Dr. Greenlee is the recipient of this year’s Principal’s Teaching Award, presented annually to recognize and encourage excellence in teaching, teaching innovation and leadership. He will be officially recognized for his contribution to the university during Grenfell’s May convocation ceremony.

Mr. Osmond, a former student of Dr. Greenlee, will graduate with a degree in historical studies and aspires to become a professor. He applauds the anonymous student who engineered the award nomination. “Dr. Greenlee has influenced me more than anyone I’ve studied under,” said Mr. Osmond. “He makes everything transparent. He’s an eloquent, engaging speaker who makes a lecture come alive.”

Equally as important, Dr. Greenlee cares about his students. Within the university, he maintains an open door policy. Students are invited to call him at home and all Grenfell history majors know where he lives, having been invited to dinner at least once during their undergraduate careers. Dr. Greenlee founded the Historical Society in 1977, the year he was appointed to Grenfell College. In 2004 he endowed the Joanne Swan Greenlee Prize in Historical Studies, in memory of his late wife.

A native of Hamilton, Ontario, Dr. Greenlee instructed at McMaster University and the University of Windsor before moving to Corner Brook.

“The only reason I have this award is because some thoughtful student nominated me. It’s not something that would have occurred to me,” he said quietly. “I was quite surprised to get the nomination, and in fact I was going to decline.”

Dr. Greenlee reconsidered after learning the nomination came from a student. “I would never know who that student was, and I could not look in the eye the people I am always telling to strive a little higher, go a little harder and get all they can out of themselves if I did not do so myself,” he explained.

He sees the award more as a reflection of the entire Grenfell community. “I enjoy teaching, but we are a community of teachers,” Dr. Greenlee pointed out. “I’ve never thought of myself as particularly different from the vast majority of my colleagues so I am very grateful to the person who nominated me. I’m honoured to be singled out among so many people I consider to be fine teachers. I can think of many who are as worthy.”
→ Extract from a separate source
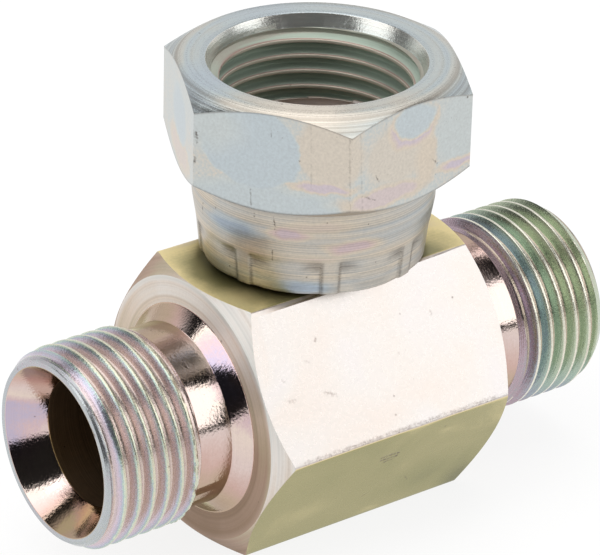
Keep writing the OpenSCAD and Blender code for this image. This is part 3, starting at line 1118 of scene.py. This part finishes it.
print("nut finishes")
nutFlatFinish = {
    **plainFinish,
    "ramp": [
        (0.0, (190, 202, 208)), (0.15, (196, 205, 209)), (0.3, (201, 208, 208)), (0.45, (205, 208, 205)),
        (0.6, (214, 206, 194)), (0.75, (218, 206, 190)), (0.88, (212, 198, 199)), (1.0, (200, 193, 208)),
    ],
    "areas": {
        "lowFront": ((-9.0, -6.3, 31.0), 6.5, 1.5, 0.22, 0.5),
        "peachFront": ((-6.2, -10.1, 36.0), 2.7, 3.0, 0.66, 0.3),
        "lilacFront": ((-6.6, -9.7, 33.0), 2.6, 0.45, 0.92, 0.7),
        "blueFront": ((-9.9, -5.0, 35.3), 4.0, 3.3, 0.12, 0.06),
        "paleFront": ((-11.8, -2.4, 36.8), 2.4, 2.0, 0.32, 0.9),
        "peachRight": ((-0.4, -11.1, 35.0), 3.6, 2.7, 0.60, 0.4),
        "pinkRight": ((-1.7, -11.2, 31.6), 4.2, 0.9, 0.86, 0.6),
        "goldRight": ((2.7, -10.8, 33.4), 1.1, 2.2, 0.74, 0.5),
        "greyRight": ((6.0, -10.5, 35.2), 2.2, 2.9, 0.34, 0.3),
        "lilacRight": ((1.1, -11.0, 36.8), 2.5, 1.75, 0.92, 0.35),
        "blueRight": ((1.2, -11.0, 37.2), 2.1, 1.45, 0.18, 0.25),
        "lilacBand": ((6.2, -10.5, 32.2), 2.0, 0.4, 0.95, 0.9),
        "pinkLeft": ((-10.4, 3.7, 31.9), 3.6, 1.3, 0.80, 0.5),
        "tealLeft": ((-10.3, 3.9, 34.9), 2.6, 2.2, 0.12, 0.4),
    },
    "strokes": {
        "leftEdge": ((-12.65, -1.15, 37.6), (-12.65, -1.15, 31.5), 0.10, 0.5),
        "dentA": ((-12.5, -1.4, 36.0), (-12.5, -1.5, 35.2), 0.2, 0.8),
        "dentB": ((-12.6, -1.3, 33.9), (-12.6, -1.3, 33.5), 0.18, 0.7),
        "pitFront": ((-7.7, -8.1, 35.1), (-7.7, -8.2, 35.0), 0.12, 0.7),
        "scratchFront": ((-9.0, -6.3, 37.3), (-9.0, -6.3, 36.6), 0.08, 0.5),
        "pitRow": ((-9.9, -5.0, 32.0), (-9.9, -5.1, 30.5), 0.10, 0.5),
        "lineFront": ((-7.2, -8.9, 38.0), (-7.1, -9.0, 33.2), 0.12, 0.16),
        "edgeFront": ((-5.4, -11.4, 37.7), (-5.3, -11.6, 31.2), 0.14, 0.25),
        "edgeRight": ((-4.4, -11.5, 37.7), (-4.0, -11.4, 31.0), 0.14, 0.18),
        "nickA": ((-4.1, -11.4, 32.4), (-2.7, -11.3, 31.6), 0.10, 0.6),
        "nickB": ((-2.7, -11.3, 33.7), (-2.3, -11.3, 33.0), 0.10, 0.6),
        "nickC": ((3.3, -10.7, 33.2), (3.8, -10.7, 32.8), 0.12, 0.8),
        "burrA": ((-4.2, -11.5, 38.35), (-2.1, -11.2, 38.5), 0.14, 0.9),
        "burrB": ((3.8, -10.7, 38.3), (4.7, -10.6, 38.2), 0.12, 0.9),
        "notch": ((6.8, -10.4, 37.9), (6.8, -10.4, 37.5), 0.16, 0.9),
    },
    "dirtAndShade": (96, 88, 82),
    "seed": 2.0,
    "clouds": 0.16,
    "grainTint": 0.2,
    "grainDark": 0.17,
    "patchSize": 0.2,
    "roughness": 0.3,
    "grainDepth": 0.35,
    "pitSpacing": 0.5,
    "pitShare": 0.6,
    "ringDark": 0.0,
    "ringRough": 0.0,
    "ringDepth": 0.0,
}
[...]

Dr. Greenlee promotes a questioning attitude. He has developed a technique that allows students to improve their writing by critiquing each others’.

“I try to keep (the material) fresh,” he said of his teaching style. “Before I go into a class I have a habit of stopping and saying to myself ‘remember this is the first and the last time these people are going to hear this, so act that way.’ I try to hear what I’m saying through my students’ ears rather than how I might intuitively understand something.”

The man who has spent more than 25 years on campus and authored Grenfell’s Historical Studies degree program has seen many changes. “Bringing the degree programs on stream was one of the most important,” he said. “History had the opportunity to fashion its own degree to suit our resources, talents, interests and the needs of our students. After many years of grooming students to go on to St. John’s we were able to see them start very raw and finish very polished. That’s an enormous reward that was lacking before.”